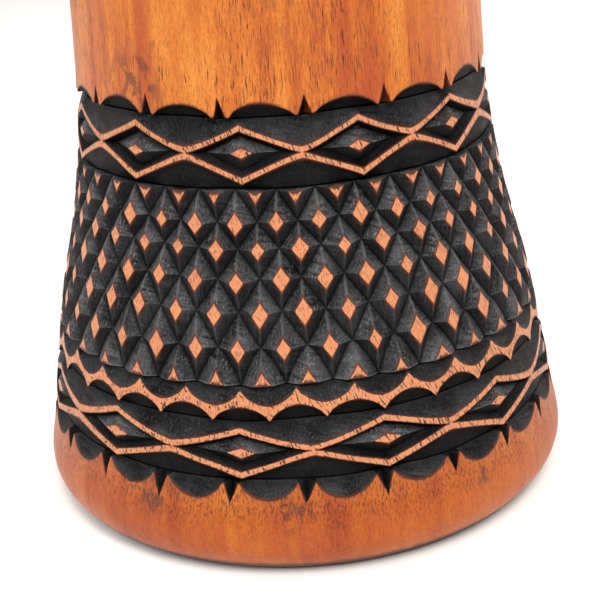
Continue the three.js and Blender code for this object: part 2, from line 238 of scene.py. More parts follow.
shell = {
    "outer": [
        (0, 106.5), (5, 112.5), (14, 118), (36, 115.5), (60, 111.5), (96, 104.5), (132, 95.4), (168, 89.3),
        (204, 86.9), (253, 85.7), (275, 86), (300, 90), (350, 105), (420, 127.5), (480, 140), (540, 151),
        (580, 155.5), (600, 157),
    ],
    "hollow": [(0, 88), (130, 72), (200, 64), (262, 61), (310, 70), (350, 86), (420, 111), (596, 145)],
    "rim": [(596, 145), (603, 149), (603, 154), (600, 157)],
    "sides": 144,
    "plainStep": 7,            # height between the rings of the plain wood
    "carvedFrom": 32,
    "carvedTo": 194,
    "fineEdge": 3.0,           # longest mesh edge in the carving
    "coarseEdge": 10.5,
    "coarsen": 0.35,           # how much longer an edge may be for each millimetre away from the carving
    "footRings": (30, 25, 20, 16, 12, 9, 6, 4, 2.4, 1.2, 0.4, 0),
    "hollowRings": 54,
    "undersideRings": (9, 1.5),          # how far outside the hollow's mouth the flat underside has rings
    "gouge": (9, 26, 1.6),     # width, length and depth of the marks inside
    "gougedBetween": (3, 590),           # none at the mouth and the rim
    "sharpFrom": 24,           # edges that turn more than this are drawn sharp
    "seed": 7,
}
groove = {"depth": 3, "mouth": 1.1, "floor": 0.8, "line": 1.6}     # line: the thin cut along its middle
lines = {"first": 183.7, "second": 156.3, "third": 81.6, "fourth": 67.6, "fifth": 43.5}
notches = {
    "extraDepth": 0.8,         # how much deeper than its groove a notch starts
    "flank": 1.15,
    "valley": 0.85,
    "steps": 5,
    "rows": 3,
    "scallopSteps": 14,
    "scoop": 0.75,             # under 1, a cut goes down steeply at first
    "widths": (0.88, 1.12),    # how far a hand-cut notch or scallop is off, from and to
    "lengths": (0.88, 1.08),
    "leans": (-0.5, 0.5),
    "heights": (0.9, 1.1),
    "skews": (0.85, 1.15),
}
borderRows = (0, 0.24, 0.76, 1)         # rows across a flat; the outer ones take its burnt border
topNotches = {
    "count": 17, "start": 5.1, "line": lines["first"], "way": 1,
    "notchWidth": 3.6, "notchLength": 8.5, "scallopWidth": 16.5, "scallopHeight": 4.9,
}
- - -
*STATED GOAL*
Repeat the data above exactly.

*ANSWER TO THIS TASK*
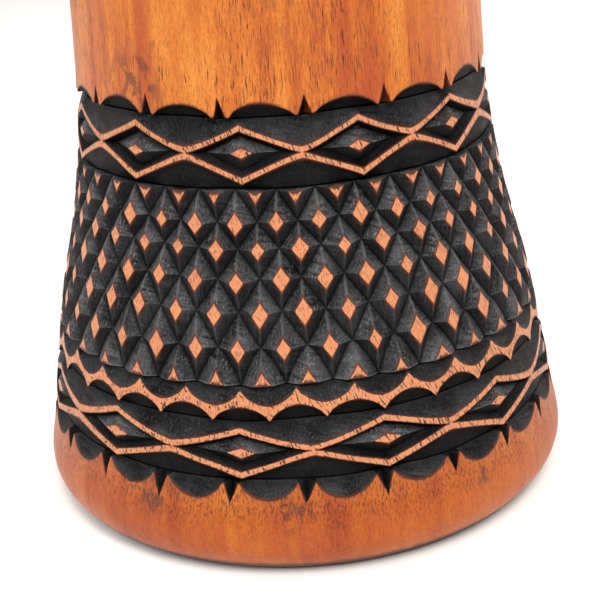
Continue the three.js and Blender code for this object: part 2, from line 238 of scene.py. More parts follow.
shell = {
    "outer": [
        (0, 106.5), (5, 112.5), (14, 118), (36, 115.5), (60, 111.5), (96, 104.5), (132, 95.4), (168, 89.3),
        (204, 86.9), (253, 85.7), (275, 86), (300, 90), (350, 105), (420, 127.5), (480, 140), (540, 151),
        (580, 155.5), (600, 157),
    ],
    "hollow": [(0, 88), (130, 72), (200, 64), (262, 61), (310, 70), (350, 86), (420, 111), (596, 145)],
    "rim": [(596, 145), (603, 149), (603, 154), (600, 157)],
    "sides": 144,
    "plainStep": 7,            # height between the rings of the plain wood
    "carvedFrom": 32,
    "carvedTo": 194,
    "fineEdge": 3.0,           # longest mesh edge in the carving
    "coarseEdge": 10.5,
    "coarsen": 0.35,           # how much longer an edge may be for each millimetre away from the carving
    "footRings": (30, 25, 20, 16, 12, 9, 6, 4, 2.4, 1.2, 0.4, 0),
    "hollowRings": 54,
    "undersideRings": (9, 1.5),          # how far outside the hollow's mouth the flat underside has rings
    "gouge": (9, 26, 1.6),     # width, length and depth of the marks inside
    "gougedBetween": (3, 590),           # none at the mouth and the rim
    "sharpFrom": 24,           # edges that turn more than this are drawn sharp
    "seed": 7,
}
groove = {"depth": 3, "mouth": 1.1, "floor": 0.8, "line": 1.6}     # line: the thin cut along its middle
lines = {"first": 183.7, "second": 156.3, "third": 81.6, "fourth": 67.6, "fifth": 43.5}
notches = {
    "extraDepth": 0.8,         # how much deeper than its groove a notch starts
    "flank": 1.15,
    "valley": 0.85,
    "steps": 5,
    "rows": 3,
    "scallopSteps": 14,
    "scoop": 0.75,             # under 1, a cut goes down steeply at first
    "widths": (0.88, 1.12),    # how far a hand-cut notch or scallop is off, from and to
    "lengths": (0.88, 1.08),
    "leans": (-0.5, 0.5),
    "heights": (0.9, 1.1),
    "skews": (0.85, 1.15),
}
borderRows = (0, 0.24, 0.76, 1)         # rows across a flat; the outer ones take its burnt border
topNotches = {
    "count": 17, "start": 5.1, "line": lines["first"], "way": 1,
    "notchWidth": 3.6, "notchLength": 8.5, "scallopWidth": 16.5, "scallopHeight": 4.9,
}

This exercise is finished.